It is important that this exercise begin with a clear focus on our overall interests and objectives in South Asia and result in a policy framework that will provide a sound basis for these decisions. I shall report further as this review proceeds. The Senior Review Group is meeting again this week.

27.

Memorandum From Harold Saunders and Samuel Hoskinson of the National Security Council Staff to the President's Assistant for National Security Affairs (Kissinger)1

Washington, April 16, 1971.

SUBJECT

SNIE on Prospects for Pakistan

Attached is a Special National Intelligence Estimate on "Prospects for Pakistan"2 produced at the request of the State Department in connection with the current review of our posture toward Pakistan. In case you do not have time to read through the document yourself, the main points are summarized below:

The following judgments are made concerning the outcome of the conflict in East Pakistan:

-The prospects are "poor" that the army can substantially improve its position, much less reassert control over the Bengalis.
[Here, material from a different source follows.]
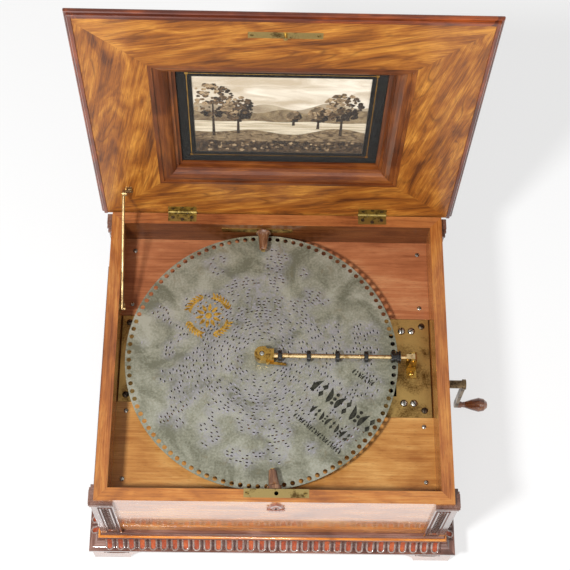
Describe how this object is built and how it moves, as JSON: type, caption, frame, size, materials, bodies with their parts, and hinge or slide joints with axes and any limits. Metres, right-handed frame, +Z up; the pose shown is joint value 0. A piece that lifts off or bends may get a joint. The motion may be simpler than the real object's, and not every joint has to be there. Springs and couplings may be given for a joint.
{
  "type": "disc music box",
  "caption": "Table disc music box: walnut case with open lid, punched disc on a spindle under a roller bar, spring motor and side crank.",
  "frame": {"origin": "on the floor plane, under the middle of the whole outline's X and Y extent with the lid open and the crank in place", "axes": "+X to the right, towards the crank; +Y to the back, where the hinges are; +Z up"},
  "size_m": [0.6134, 0.527, 0.7118],
  "materials": {
    "walnut_case": "french polished figured walnut veneer, worn at the edges",
    "walnut_carved": "polished walnut, machine-turned mouldings with light carving",
    "walnut_lid": "french polished figured walnut veneer",
    "pine_inner": "plain planed softwood, oiled",
    "deck_maple": "varnished straight-grained board",
    "fruitwood": "turned and polished fruitwood",
    "bed_brass": "cast iron with a gold-bronze paint gone brown in places",
    "old_brass": "brushed brass, dulled by age",
    "spring_steel": "ground and lightly oiled steel",
    "dark_steel": "blued steel, rubbed",
    "zinc": "rolled zinc-plated steel sheet, dull grey with tarnish",
    "black_roller": "blackened turned rollers",
    "glass": "clear old sheet glass",
    "mat_board": "black mat board with a gilt line",
    "print_paper": "sepia landscape print on paper"
  },
  "bodies": {
    "case": {"case_front": "walnut_case", "case_right": "walnut_case", "case_back": "walnut_case", "case_left": "walnut_case", "base_board": "pine_inner", "base_mouldings": "walnut_carved", "corner_posts": "walnut_carved", "bracket_feet": "walnut_carved", "keyhole_escutcheon": "fruitwood", "lock_plate": "old_brass", "lock_body": "dark_steel", "hinge_case_leaves": "old_brass", "stay_fork": "old_brass", "deck_back": "deck_maple", "deck_front": "deck_maple", "deck_bearers": "pine_inner", "deck_screws": "spring_steel", "bedplate": "bed_brass", "bedplate_screws": "spring_steel", "spindle": "spring_steel", "bar_bracket": "old_brass", "guide_axles": "old_brass", "star_gantry": "old_brass", "combs": "spring_steel", "motor_plates": "old_brass", "motor_pillars": "dark_steel"},
    "lid": {"lid_rails": "walnut_lid", "lid_edge_mouldings": "walnut_carved", "lid_board": "walnut_lid", "recess_mouldings": "walnut_lid", "picture_glass": "glass", "picture_mat": "mat_board", "picture_print": "print_paper", "strike_plate": "old_brass", "hinge_lid_leaves": "old_brass", "stay_bracket": "old_brass"},
    "stay": {"stay_rod": "spring_steel"},
    "disc": {"tune_disc": "zinc"},
    "bar": {"pressure_bar": "old_brass", "bar_tongue": "old_brass"},
    "catch": {"bar_catch": "dark_steel"},
    "roller_1": {"roller_1": "black_roller"},
    "roller_2": {"roller_2": "black_roller"},
    "roller_3": {"roller_3": "black_roller"},
    "roller_4": {"roller_4": "black_roller"},
    "roller_5": {"edge_roller": "black_roller"},
    "guide_back": {"guide_roller_back": "fruitwood"},
    "guide_front": {"guide_roller_front": "fruitwood"},
    "stars": {"star_wheels": "spring_steel"},
    "drive": {"sprocket": "dark_steel"},
    "barrel": {"spring_barrel": "old_brass", "mainspring": "spring_steel"},
    "train": {"train_arbor": "old_brass"},
    "fly": {"governor_fly": "old_brass"},
    "winder": {"winding_arbor": "dark_steel", "crank_arm": "dark_steel"},
    "grip": {"crank_grip": "fruitwood"},
    "pawl": {"click": "dark_steel"},
    "bolt": {"lock_bolt": "dark_steel"}
  },
  "joints": [
    {"name": "lid_hinge", "type": "hinge", "parent": "case", "child": "lid", "pos_m": [-0.03365, 0.20773, 0.2431], "axis": [-1, 0, 0], "range_deg": [-92, 0]},
    {"name": "stay_swing", "type": "hinge", "parent": "lid", "child": "stay", "pos_m": [-0.25965, 0.20304, 0.3065], "axis": [1, 0, 0], "range_deg": [-116.86, 0]},
    {"name": "disc_spin", "type": "hinge", "parent": "case", "child": "disc", "pos_m": [-0.05415, -0.01497, 0.2145], "axis": [0, 0, 1], "continuous": true},
    {"name": "drive_spin", "type": "hinge", "parent": "case", "child": "drive", "pos_m": [0.13935, -0.01497, 0.171], "axis": [1, 0, 0], "continuous": true},
    {"name": "barrel_spin", "type": "hinge", "parent": "case", "child": "barrel", "pos_m": [0.07835, -0.01587, 0.11701], "axis": [1, 0, 0], "continuous": true},
    {"name": "train_spin", "type": "hinge", "parent": "case", "child": "train", "pos_m": [0.12235, 0.03719, 0.12701], "axis": [1, 0, 0], "continuous": true},
    {"name": "fly_spin", "type": "hinge", "parent": "case", "child": "fly", "pos_m": [0.07835, 0.04733, 0.09351], "axis": [1, 0, 0], "continuous": true},
    {"name": "star_spin", "type": "hinge", "parent": "case", "child": "stars", "pos_m": [-0.02415, -0.01497, 0.2072], "axis": [1, 0, 0], "continuous": true},
    {"name": "winding", "type": "hinge", "parent": "case", "child": "winder", "pos_m": [0.21435, -0.01587, 0.11701], "axis": [1, 0, 0], "continuous": true},
    {"name": "grip_spin", "type": "hinge", "parent": "winder", "child": "grip", "pos_m": [0.26835, -0.01587, 0.02601], "axis": [1, 0, 0], "continuous": true},
    {"name": "click_swing", "type": "hinge", "parent": "case", "child": "pawl", "pos_m": [0.16335, -0.04787, 0.13101], "axis": [-1, 0, 0], "range_deg": [0, 6]},
    {"name": "bar_lift", "type": "hinge", "parent": "case", "child": "bar", "pos_m": [0.16635, -0.01497, 0.2231], "axis": [0, 1, 0], "range_deg": [0, 100]},
    {"name": "catch_swing", "type": "hinge", "parent": "bar", "child": "catch", "pos_m": [-0.04515, -0.02397, 0.2171], "axis": [0, 0, -1], "range_deg": [0, 20]},
    {"name": "roller_spin_1", "type": "hinge", "parent": "bar", "child": "roller_1", "pos_m": [-0.02785, -0.01497, 0.2231], "axis": [1, 0, 0], "continuous": true},
    {"name": "roller_spin_2", "type": "hinge", "parent": "bar", "child": "roller_2", "pos_m": [0.01395, -0.01497, 0.2231], "axis": [1, 0, 0], "continuous": true},
    {"name": "roller_spin_3", "type": "hinge", "parent": "bar", "child": "roller_3", "pos_m": [0.05575, -0.01497, 0.2231], "axis": [1, 0, 0], "continuous": true},
    {"name": "roller_spin_4", "type": "hinge", "parent": "bar", "child": "roller_4", "pos_m": [0.09755, -0.01497, 0.2231], "axis": [1, 0, 0], "continuous": true},
    {"name": "roller_spin_5", "type": "hinge", "parent": "bar", "child": "roller_5", "pos_m": [0.13935, -0.01497, 0.2231], "axis": [1, 0, 0], "continuous": true},
    {"name": "guide_spin_back", "type": "hinge", "parent": "case", "child": "guide_back", "pos_m": [-0.05415, 0.17253, 0.2258], "axis": [0, 1, 0], "continuous": true},
    {"name": "guide_spin_front", "type": "hinge", "parent": "case", "child": "guide_front", "pos_m": [-0.03514, -0.20555, 0.2258], "axis": [0.0993, -0.9951, 0], "continuous": true},
    {"name": "bolt_slide", "type": "slide", "parent": "case", "child": "bolt", "axis": [-1, 0, 0], "range_m": [0, 0.005]}
  ],
  "couplings": [
    {"joint": "stay_swing", "follows": "lid_hinge", "ratio": 1.2697},
    {"joint": "drive_spin", "follows": "disc_spin", "ratio": -4.5},
    {"joint": "barrel_spin", "follows": "disc_spin", "ratio": 0.9},
    {"joint": "train_spin", "follows": "disc_spin", "ratio": -4.5},
    {"joint": "fly_spin", "follows": "disc_spin", "ratio": 27},
    {"joint": "roller_spin_1", "follows": "disc_spin", "ratio": 3.1687},
    {"joint": "roller_spin_2", "follows": "disc_spin", "ratio": 8.2048},
    {"joint": "roller_spin_3", "follows": "disc_spin", "ratio": 13.241},
    {"joint": "roller_spin_4", "follows": "disc_spin", "ratio": 18.277},
    {"joint": "roller_spin_5", "follows": "disc_spin", "ratio": 23.313},
    {"joint": "guide_spin_back", "follows": "disc_spin", "ratio": 18.036},
    {"joint": "guide_spin_front", "follows": "disc_spin", "ratio": 18.036}
  ]
}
-Whether the army is to face widespread non-cooperation or continued active resistance will depend in part on how much help India gives the Bengalis. The estimate is that India "will continue and increase" its arms aid to the Bengalis and that this will enable them to develop at a minimum the kind of insurgency capability that the army cannot entirely suppress.

-Whatever the extent of Indian support to the Bengalis, the West Pakistanis will face "increasingly serious difficulties" in East Pakistan.

1 Source: National Archives, Nixon Presidential Materials, NSC Files, NSC Institutional Files (H-Files), Box H-054, SRG Meeting, Pakistan and Ceylon, 4/19/71. Secret. Sent for information.

2 Special National Intelligence Estimate 32-71, April 12; published in Foreign Relations, 1969-1976, volume E-7, Documents on South Asia, 1969-1972, Document 131.

The army's will to continue the campaign will over time come to depend "a good deal" on outside pressures, particularly by the great powers, and on developments in the west wing itself where popular support "is likely to dwindle."

The Soviet and Chinese attitudes are:

-The Soviets have put themselves firmly on the record in opposition to West Pakistani military suppression of East Pakistan. The decision was "no doubt" heavily influenced by the Indian attitude but probably also involved a calculation that the odds favor a separatist solution and that Soviet interests would not be served by a prolongation of the conflict.

-The Communist Chinese have come down heavily on the West Pakistani side but Chinese military intervention in support of the West Pakistani course does "not now seem likely" although they may increase deliveries of military equipment. The Chinese however, may in time face a dilemma should an extremist group come to the fore and seek Peking's support.

The following judgments are made concerning the political prospects for East Pakistan:

-In the unlikely event that the West Pakistanis did succeed in reasserting military control over the Bengalis, they would almost certainly find it impossible to develop a new political system based on anything approaching a consensus of opinion in the two wings. The army would remain the final arbiter of power and a substantial majority of the population would continue to be strongly disaffected, probably to the point of launching sporadic uprisings.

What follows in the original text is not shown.